| Instructions for the task |
In the material below, list every line carrying the string "axes".

| Provided information |
########
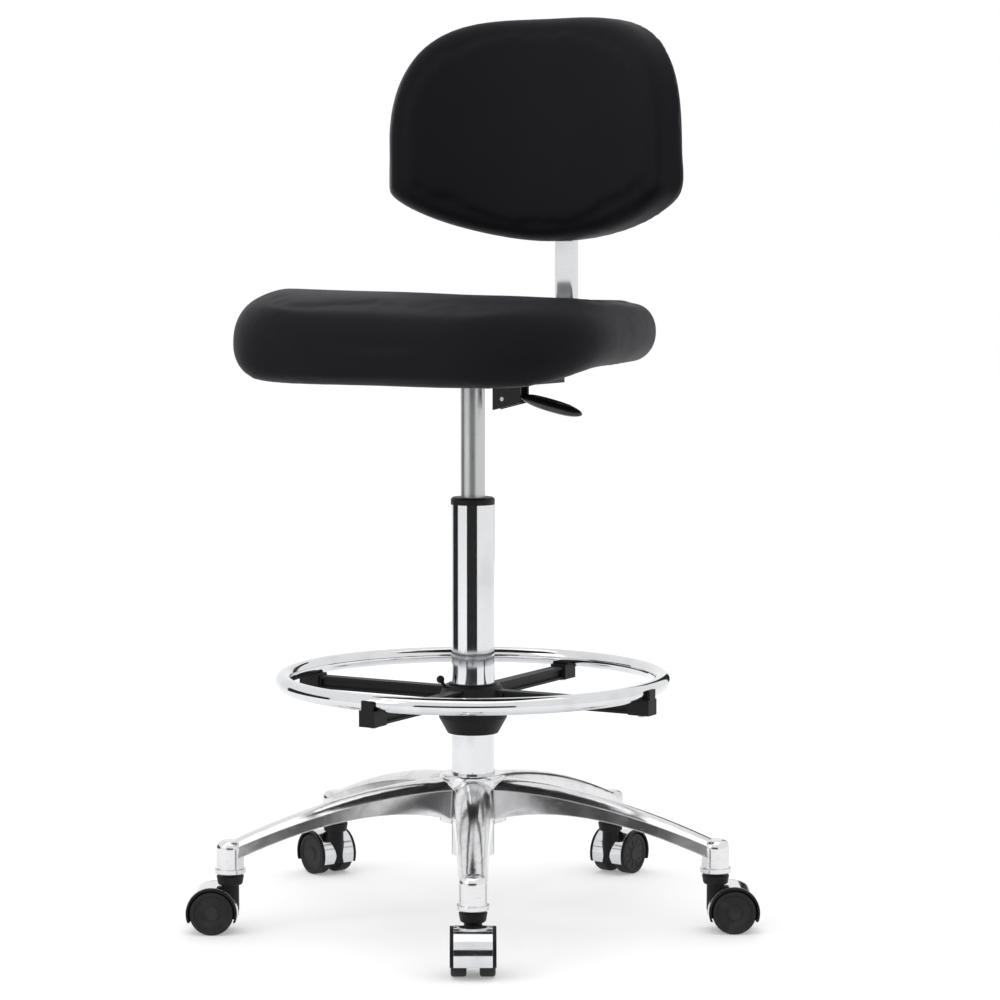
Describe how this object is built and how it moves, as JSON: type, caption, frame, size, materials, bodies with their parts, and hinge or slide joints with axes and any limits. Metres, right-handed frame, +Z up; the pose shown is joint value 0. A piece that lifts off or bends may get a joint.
########
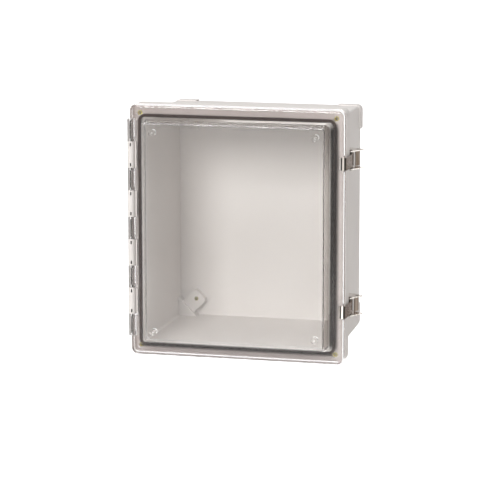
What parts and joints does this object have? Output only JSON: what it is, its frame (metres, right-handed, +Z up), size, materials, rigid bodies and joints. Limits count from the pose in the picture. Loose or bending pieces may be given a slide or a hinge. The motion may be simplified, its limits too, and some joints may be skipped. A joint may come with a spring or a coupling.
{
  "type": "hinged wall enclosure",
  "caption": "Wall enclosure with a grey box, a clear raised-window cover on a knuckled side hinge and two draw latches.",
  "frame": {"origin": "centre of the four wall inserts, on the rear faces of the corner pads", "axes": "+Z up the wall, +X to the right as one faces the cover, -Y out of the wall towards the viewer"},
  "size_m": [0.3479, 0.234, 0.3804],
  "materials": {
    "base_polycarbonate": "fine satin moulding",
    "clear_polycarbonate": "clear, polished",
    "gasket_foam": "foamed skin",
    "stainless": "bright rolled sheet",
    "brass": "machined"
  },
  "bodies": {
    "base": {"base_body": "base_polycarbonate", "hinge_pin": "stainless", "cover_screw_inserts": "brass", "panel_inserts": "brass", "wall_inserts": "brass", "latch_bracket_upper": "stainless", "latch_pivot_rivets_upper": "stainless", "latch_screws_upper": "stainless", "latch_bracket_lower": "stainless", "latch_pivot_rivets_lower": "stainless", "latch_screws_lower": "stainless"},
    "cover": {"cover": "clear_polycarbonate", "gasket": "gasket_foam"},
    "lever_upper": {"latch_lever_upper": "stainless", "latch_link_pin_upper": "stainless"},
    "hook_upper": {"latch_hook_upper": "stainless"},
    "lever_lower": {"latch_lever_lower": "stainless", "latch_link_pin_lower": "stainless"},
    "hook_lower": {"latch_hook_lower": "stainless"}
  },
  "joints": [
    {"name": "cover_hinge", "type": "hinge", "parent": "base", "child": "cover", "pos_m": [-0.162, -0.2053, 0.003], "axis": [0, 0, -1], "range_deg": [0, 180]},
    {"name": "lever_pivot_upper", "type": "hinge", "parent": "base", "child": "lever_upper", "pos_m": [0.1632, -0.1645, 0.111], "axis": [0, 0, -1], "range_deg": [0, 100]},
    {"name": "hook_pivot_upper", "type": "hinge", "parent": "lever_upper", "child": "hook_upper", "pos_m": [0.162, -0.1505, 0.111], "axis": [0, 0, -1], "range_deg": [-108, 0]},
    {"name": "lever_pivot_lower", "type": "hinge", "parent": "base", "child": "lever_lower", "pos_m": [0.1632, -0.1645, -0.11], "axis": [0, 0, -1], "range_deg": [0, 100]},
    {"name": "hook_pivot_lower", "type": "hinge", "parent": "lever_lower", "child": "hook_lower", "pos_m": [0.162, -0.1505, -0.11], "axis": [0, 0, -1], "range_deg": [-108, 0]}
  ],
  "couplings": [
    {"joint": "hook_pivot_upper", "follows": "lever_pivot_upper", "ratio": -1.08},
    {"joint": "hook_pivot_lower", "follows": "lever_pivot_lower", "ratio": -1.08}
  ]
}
########
| The answer |
Describe how this object is built and how it moves, as JSON: type, caption, frame, size, materials, bodies with their parts, and hinge or slide joints with axes and any limits. Metres, right-handed frame, +Z up; the pose shown is joint value 0. A piece that lifts off or bends may get a joint.
  "frame": {"origin": "centre of the four wall inserts, on the rear faces of the corner pads", "axes": "+Z up the wall, +X to the right as one faces the cover, -Y out of the wall towards the viewer"},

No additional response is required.